One of the fascinating problems in all of this is the power requirements for these types of devices: how they communicate, how they avoid imposing their own problems on our physiology with regard to radiofrequency or other kinds of effects they may have on our internal organs, although most of this is going to be very low power.

There is a company working on a way to generate a power source for sensors generating very small voltage directly off of body heat. This can be embedded and stay powered for very long periods of time without the problems of recharging it or having a capacitor that can support it. That is very promising. It is an interesting idea to have a nanodevice with almost a flywheel like mechanism to generate a small current. That would be an extraordinary piece of technology.
 

MPMN: The Star Trek Tricorder was a device that could detect disease by waving it in front of a patient. To what degree are the entrants in the Qualcomm Tricorder X Prize inspired by the depiction of the tricorder in Star Trek?

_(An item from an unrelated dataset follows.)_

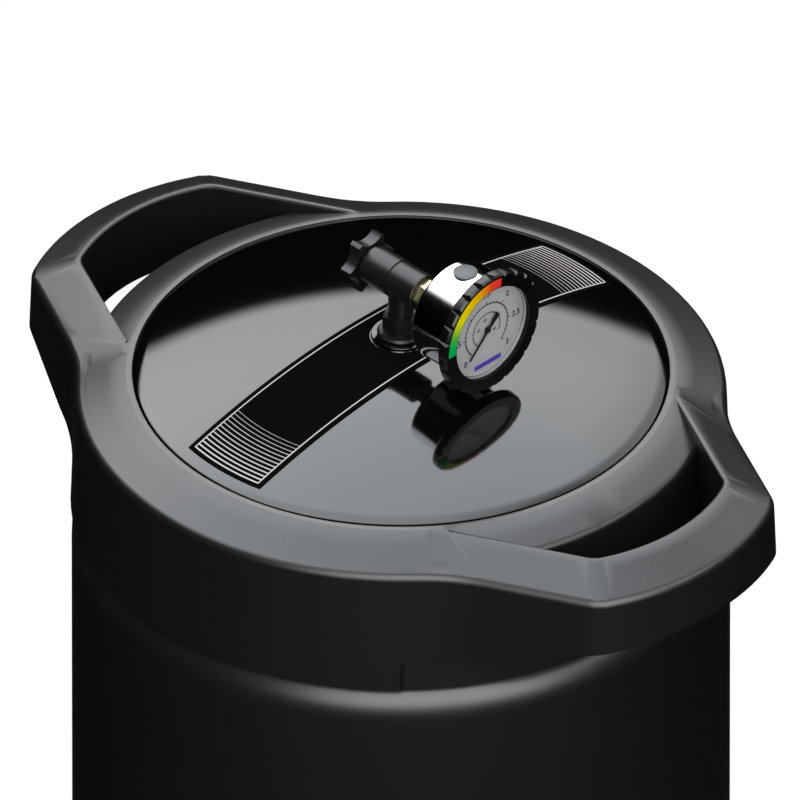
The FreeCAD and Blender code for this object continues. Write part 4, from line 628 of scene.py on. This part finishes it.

Winter: I don't think the tricorder ideal as illustrated in the Star Trek TV program and movies is a model that anybody directly is going to follow. It is really a consumer hook. It is a way for them to understand what this device might be like. I think the types of sensors we are talking about are going to be very different. It is conceivable that we will have things that are hand manipulated that might look at a mole or you may just use the camera phone to determine if you have a skin cancer or melanoma. I think it is more likely that there will be wireless communications to a variety of devices that are attached or connected to you in some way or that you periodically use that will allow and inform the device to communicate to the consumer.